Given exercise ::
Please repeat all of the listing exactly.

Raw data ::
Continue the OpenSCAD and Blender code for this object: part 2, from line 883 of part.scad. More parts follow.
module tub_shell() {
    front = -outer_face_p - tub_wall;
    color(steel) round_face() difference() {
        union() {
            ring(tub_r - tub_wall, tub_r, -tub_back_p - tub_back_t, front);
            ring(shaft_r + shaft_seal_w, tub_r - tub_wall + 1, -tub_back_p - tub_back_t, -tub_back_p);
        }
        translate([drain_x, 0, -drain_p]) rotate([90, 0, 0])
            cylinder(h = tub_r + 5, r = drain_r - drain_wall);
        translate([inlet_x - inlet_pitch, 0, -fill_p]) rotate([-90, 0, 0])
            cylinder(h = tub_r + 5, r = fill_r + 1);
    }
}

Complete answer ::
Continue the OpenSCAD and Blender code for this object: part 2, from line 883 of part.scad. More parts follow.
module tub_shell() {
    front = -outer_face_p - tub_wall;
    color(steel) round_face() difference() {
        union() {
            ring(tub_r - tub_wall, tub_r, -tub_back_p - tub_back_t, front);
            ring(shaft_r + shaft_seal_w, tub_r - tub_wall + 1, -tub_back_p - tub_back_t, -tub_back_p);
        }
        translate([drain_x, 0, -drain_p]) rotate([90, 0, 0])
            cylinder(h = tub_r + 5, r = drain_r - drain_wall);
        translate([inlet_x - inlet_pitch, 0, -fill_p]) rotate([-90, 0, 0])
            cylinder(h = tub_r + 5, r = fill_r + 1);
    }
}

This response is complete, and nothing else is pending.